Abhijit Mukherjee (born 2 January 1960) is an Indian politician who served as Member of Parliament (MP) from the Jangipur Lok Sabha constituency in the Indian state of West Bengal.

Mukherjee won the 2012 Jangipur Lok Sabha constituency by-election by 2,536 votes defeating his nearest CPI(M) rival Muzaffar Hussain after a tough fight. The seat was vacated by his father President Pranab Mukherjee after he was elected as the President.

Mukherjee was re elected to Lok Sabha from Jangipur in 2014. He lost the 2019 election to TMC candidate Khalilur Rahaman.

==Early years==
Abhijit Mukherjee was born on 2 January 1960 in Hoogly in West Bengal. He is the son of late Pranab Mukherjee (the former President of India) and late Suvra Mukherjee. His grandfather, Kamada Kinkar Mukherjee, was active in the Indian independence movement and was a member of West Bengal Legislative Council between 1952 and 1964 as a representative of the Indian National Congress. Mukherjee graduated with a B.E. in Mechanical Engineering from the Jadavpur University in 1984.

==Professional career==
Mukherjee has worked as a corporate executive for firms like the Bharat Heavy Electricals Limited, Maruti Udyog Limited and the Steel Authority of India Limited. He was General Manager in charge of Corporate Social Responsibility [CSR] in the Steel Authority of India Limited.

==Political career==
Mukherjee began his political career as a state legislator in 2011. Following his father's election to the presidency, he contested the by-election for the Jangipur Seat in the Lok Sabha and won. He was re-elected in the 2014 Indian general election in a four cornered contest and retained his seat in Jangipur Constituency of Dist : Murshidabad, West Bengal. He was one of the four Members of Parliament in the Lok Sabha from West Bengal in 2014 of the Indian National Congress. In the 2019 General elections to the Lok Sabha, he lost to his rival candidate from TMC.

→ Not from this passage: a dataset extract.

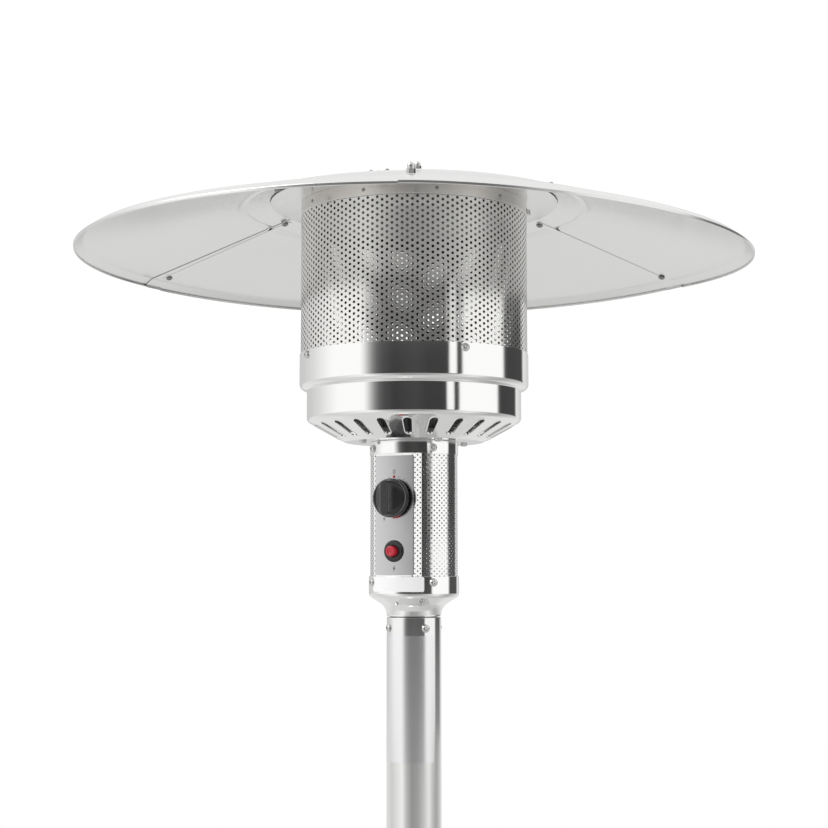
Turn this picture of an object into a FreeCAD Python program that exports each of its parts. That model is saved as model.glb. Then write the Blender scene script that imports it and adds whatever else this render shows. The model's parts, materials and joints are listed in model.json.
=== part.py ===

On 5 July 2021, he joined Trinamool Congress after resigning from Indian National Congress. He rejoined INC in February 2025.

== Controversy ==
In 2012, Mukherjee was criticized for describing the women participants of the anti-rape protests as "highly dented and painted". He later withdrew and apologised for his statements.